I think there was some moral about not putting people into categories but the movie doesn’t explore it at all. According to Allegiant, categorizing people is bad because it’s bad, it doesn’t care to show why. The idiotic, convoluted, and sparse plot hash this film calls a story would have made the film really funny if it wasn’t so boring. It feels like this film is 90% air. Plot points more appear than actually occur leaving the impression that nothing happens. Sometime, during what felt like the fifth hour of the film, I slipped out of my chair onto the floor in a bored stupor.

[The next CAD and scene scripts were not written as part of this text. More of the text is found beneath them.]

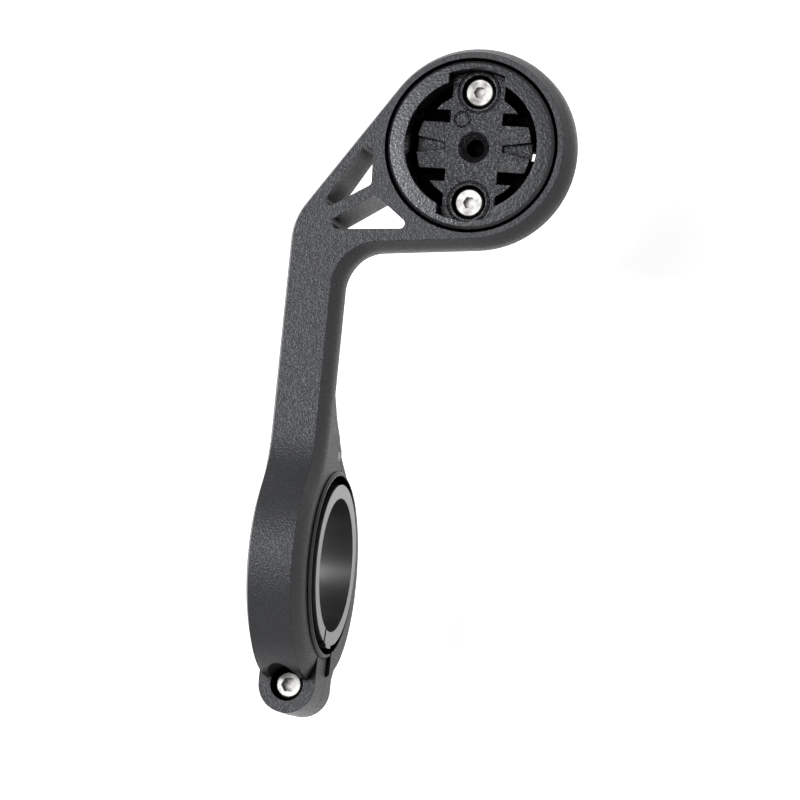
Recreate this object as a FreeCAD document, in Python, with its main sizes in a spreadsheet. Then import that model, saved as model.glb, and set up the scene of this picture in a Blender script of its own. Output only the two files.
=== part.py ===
import FreeCAD, Part
import math
import os
import Sketcher

# Out-front mount for a bike computer. X runs along the handlebar, Y forward from the clamp
# to the head, Z up. The origin is the centre of the clamp's bore. Lengths are in millimetres.

SIZES = [
    # Handlebar clamp
    ("bar_bore_radius", 15.9),
    ("bore_mouth_radius", 17.0),
    ("bore_mouth_depth", 2.0),
    ("jaw_radius", 22.0),
    ("jaw_centre_forward", -0.2),
    ("jaw_centre_up", 3.0),
    ("collar_wall", 1.9),
    ("collar_proud", 0.6),
    ("collar_bevel", 0.4),
    ("parting_front_drop", 2.4),
    ("parting_gap", 0.9),
    # Bolt ears
    ("ear_reach", 1.2),
    ("ear_top", 3.2),
    ("ear_thickness", 7.1),
    ("strap_ear_thickness", 5.3),
    ("strap_ear_inset", 0.2),
    # Clamp bolt and its insert
    ("bolt_core_radius", 1.25),
    ("bolt_hole_radius", 1.7),
    ("bolt_head_radius", 2.6),
    ("bolt_head_height", 3.0),
    ("bolt_head_sunk", 1.7),
    ("bolt_socket_flats", 2.5),
    ("bolt_engaged", 2.4),
    ("counterbore_gap", 0.55),
    ("clamp_insert_radius", 2.3),
    ("clamp_insert_bore", 1.6),
    ("clamp_insert_length", 4.2),
    # Strap and hinge
    ("strap_radius", 19.5),
    ("strap_centre_back", 2.0),
    ("strap_centre_down", 0.2),
    ("shoulder_radius", 1.0),
    ("pin_forward", 20.5),
    ("pin_up", 2.1),
    ("pin_radius", 0.9),
    ("pin_gap", 0.05),
    ("knuckle_radius", 1.9),
    ("knuckle_width", 5.0),
    ("knuckle_gap", 0.2),
    ("cheek_blend", 8.0),
    # Arm
    ("arm_width", 11.0),
    ("arm_top", 16.6),
    ("arm_depth", 12.2),
    ("saddle_radius", 16.0),
    ("crown", 1.4),
    ("crown_height", 3.7),
    ("crown_blend", 9.0),
    ("low_crown_height", 5.4),
    ("low_crown_fade", 8.0),
    # Head
    ("head_forward", 79.45),
    ("head_side", 28.4),
    ("head_radius", 19.1),
    ("pocket_radius", 16.6),
    ("pocket_depth", 6.5),
    ("floor_thickness", 3.0),
    ("underside_radius", 15.0),
    ("outer_bend_radius", 13.0),
    ("inner_bend_radius", 7.5),
    ("window_corner", 0.9),
    # Insert disc
    ("disc_radius", 16.0),
    ("disc_proud", 0.5),
    ("disc_edge_bevel", 0.5),
    ("disc_boss_width", 8.4),
    ("disc_opening_radius", 12.7),
    ("disc_notch_radius", 14.4),
    ("disc_notch_width", 10.8),
    ("tongue_drop", 2.9),
    ("tongue_thickness", 2.2),
    ("tongue_radius", 11.0),
    ("small_wing_radius", 10.4),
    ("rib_width", 1.0),
    ("spine_width", 10.0),
    ("slot_width", 2.4),
    ("slot_middle", 5.6),
    ("detent_start", 5.5),
    ("detent_inner_width", 1.3),
    ("detent_outer_width", 3.5),
    ("detent_depth", 1.3),
    ("centre_hole_radius", 1.65),
    ("centre_bevel", 1.35),
    ("centre_bevel_depth", 1.8),
    ("drain_width", 1.8),
    ("drain_reach", 10.4),
    # Disc screws and their inserts
    ("screw_spacing", 21.0),
    ("screw_head_radius", 2.7),
    ("screw_head_height", 2.2),
    ("screw_seat_radius", 3.25),
    ("screw_core_radius", 1.3),
    ("screw_hole_radius", 1.7),
    ("screw_socket_flats", 2.0),
    ("screw_top_drop", 3.5),
    ("screw_length", 7.0),
    ("underside_rib_width", 7.8),
    ("floor_insert_radius", 2.3),
        ("thread_gap", 0.05),
    # Reducer shim
    ("shim_bore_radius", 12.7),
    ("shim_gap", 0.6),
    ("shim_length", 13.0),
    ("shim_split", 1.0),
    ("shim_split_angle", 193.0),
    ("shim_tab_width", 3.6),
    ("shim_tab_gap", 0.05),
]

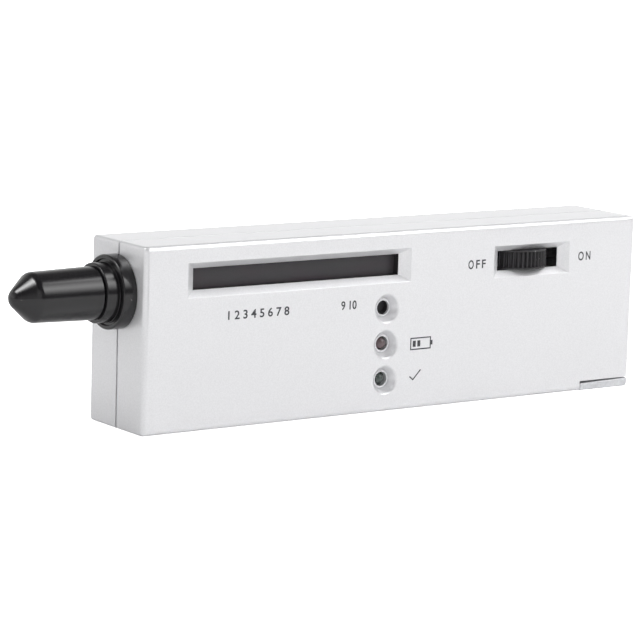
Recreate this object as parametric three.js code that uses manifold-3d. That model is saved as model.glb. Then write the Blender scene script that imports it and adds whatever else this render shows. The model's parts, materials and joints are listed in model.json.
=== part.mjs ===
// Diamond tester: a hand-held thermal probe instrument with a row of lamps, a thumbwheel and a slide-off door.
// Millimetres, +Z up. It stands on its long narrow side with the probe towards -X and the front panel towards -Y.
// Inside the instrument group x runs from the case's left end, y from its front face and z from its underside.
import * as THREE from "three";
import { mergeVertices } from "three/addons/utils/BufferGeometryUtils.js";
import Module from "manifold-3d";

const wasm = await Module();
wasm.setup();

// Fits shared by all pieces
const FIT = 0.3; // clearance between a piece and what holds it
const SEAT = 0.2; // gap under a piece that stands on the board
const OVERRUN = 1; // how far a cutter runs past the face that it cuts
const WELD = 0.0001; // vertices nearer than this are one
const ROUND_SIDES = 32;
const SMALL_SIDES = 12;
const QUARTER = Math.PI / 2;

// Case: its length, depth and height follow from what it holds, and are worked out below
const WALL = 2;
const EDGE_RADIUS = 1.2; // round of the front and back perimeter edges
const EDGE_STEPS = 3;
const SEAM_GAP = 0.3;
const LIP_DEPTH = 1.5;
const LIP_WALL = 0.8;

// Windows in the front panel
const WINDOW_BEVEL_LENGTH = 2.6;
const WINDOW_BEVEL_HEIGHT = 1.6;
const DISPLAY_MARGIN = 14.45; // from the left end of the case to the opening
const DISPLAY_DROP = 8.6; // from the top of the case to the middle of the opening
const DISPLAY_LENGTH = 60.1;
const DISPLAY_HEIGHT = 5.2;
const WHEEL_MARGIN = 33.85; // from the wheel's axis to the right end of the case
const WHEEL_WINDOW_LENGTH = 19.4;
const WHEEL_WINDOW_HEIGHT = 5;

// Sounder port and indicator recesses, one above the other
const INDICATOR_INSET = 4.45; // from the right end of the display's opening
const INDICATOR_MARGIN = 8; // from the underside to the lowest one
const INDICATOR_PITCH = 8.95;
const RECESS_RADIUS = 3.55;
const RECESS_FLOOR_RADIUS = 2.35;
const RECESS_DEPTH = 2.1;
const PORT_RADIUS = 1.8;
const PORT_RIM_WALL = 0.3;
const PORT_RIM_HEIGHT = 0.35;
const PORT_BOSS_RADIUS = 4;
const PORT_BOSS_DEPTH = 3.2; // from the front face to the back of the boss

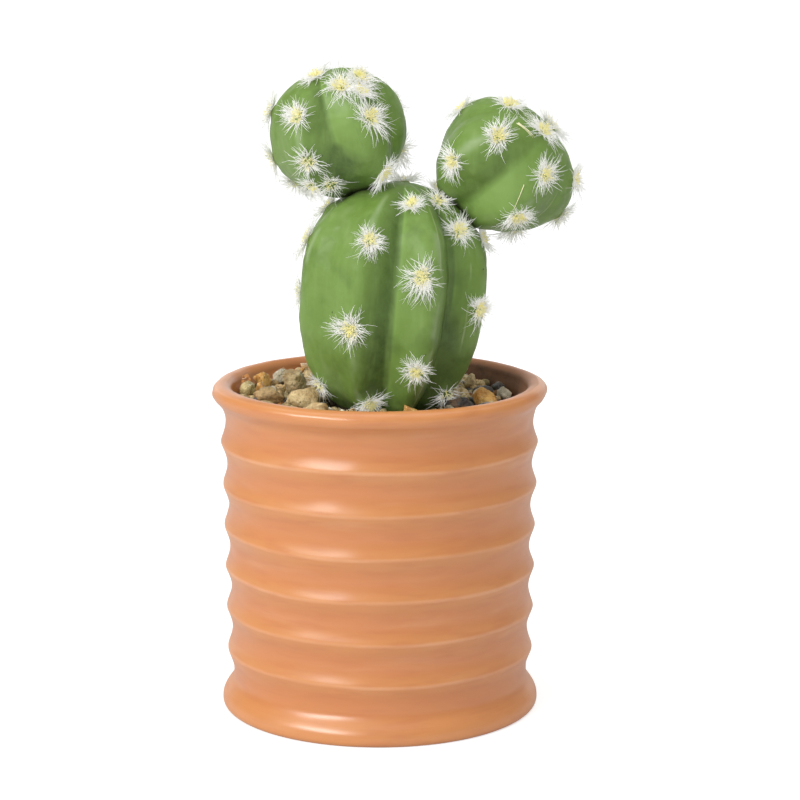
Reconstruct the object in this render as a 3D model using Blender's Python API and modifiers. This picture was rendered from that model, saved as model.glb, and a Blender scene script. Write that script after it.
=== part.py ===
"""A potted cactus: a turned pot with ribbed walls, potting mix, a ribbed main stem that carries two round
offsets, and a mulch of loose pebbles. Metres, +Z up; the origin is the centre of the pot's underside."""

import math
import random

import bmesh
import bpy
from mathutils import Euler, Matrix, Vector
from mathutils.bvhtree import BVHTree

MM = 0.001
GAP = 0.3 * MM  # clearance kept between pieces that rest on each other

# Pot: six raised rings between a flared foot and a rolled rim.
POT_HEIGHT = 89.0 * MM
POT_STEPS = 40
RIM_RADIUS = 45.0 * MM
RIM_CENTRE_RADIUS = 42.3 * MM
RIM_RISE = 2.3 * MM
RIM_DROP = 2.6 * MM
RIM_UNDERSIDE_DEG = 50.0
NECK_HEIGHT = 82.0 * MM
RING_COUNT = 6
RING_PITCH = 11.45 * MM
RING_DEPTH = 1.4 * MM
RING_SOFTNESS = 0.1
LOWEST_RING_HEIGHT = 15.8 * MM
LOWEST_RING_RADIUS = 41.5 * MM
WALL_TAPER = 0.0226
RING_STATIONS = (0.0, 0.09, 0.28, 0.5, 0.72, 0.91)
FOOT_RADIUS = 43.1 * MM
FOOT_CORNER = 1.6 * MM
FOOT_CORNER_WIDTH = 1.0 * MM
FOOT_SHOULDER_HEIGHT = 4.6 * MM
FOOT_SHOULDER_INSET = 1.0 * MM
INNER_RADIUS = 38.6 * MM
INNER_CORNER = 4.0 * MM
INNER_TOP = 84.0 * MM
FLOOR_THICKNESS = 5.0 * MM

# Potting mix: fills the pot to a level below the rim, a little higher towards -X and +Y.
MIX_LEVEL = 82.5 * MM
MIX_SLOPES = (-0.04, 0.05)
MIX_TRIM = 2.0 * MM

# Stems. Each is a rounded body of ribs about an axis through its tip. A rib is stated by its azimuth, its
# reach as a share of the stem's radius, and the depth of the groove that follows it; an areole by its azimuth
# and its polar angle. Azimuths run from the front towards +X, polar angles from the tip, all in degrees.
FACETS_PER_RIB = 6
FLANK_FLATNESS = 0.9  # 0 for round ribs, towards 1 for ribs with flat flanks
TANGENT_STEP = 0.01
AREOLE_RADIUS = 2.1 * MM
AREOLE_HEIGHT = 0.9 * MM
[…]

On the floor I thought to myself that if the if the movie ended with a meteor unexpectedly crashing into earth, killing everyone in a fiery explosion, that would have made Allegiant infinitely more interesting and entertaining. Allegiant is everything I dreaded and more. It is dull, and wrote, with lifeless, facsimile characters, a badly sewn quilt of stupid serving as a plot, and it feels like a tsunami of boredom is hitting you when watching it. Despite it’s lack of aspiration to be any better than it is, I at least thought it would have the integrity not to split itself into two parts in order to bleed more money out of moviegoers (a commonplace film series strategy that needs to die). But to my dismay, Allegiant ends halfway through the events of the book it was based on, meaning that there will soon be another sequel, that will feel the same as all the rest in the series and will try to leech more money off of moviegoers. At least that explains why it feels like nothing happens in the movie, they were working with only half a plot. I cannot accurately convey to you how dirty and embarrassed I feel for having given the movie and the parasites that made it my money. The only legitimately ok thing about this film is, like all the others in the series, there are some creative and interesting images and settings in the film. I will give Divergent– I mean Insurgent–I mean Allegiant (I’m sorry, it’s almost like they all feel the same) a D-.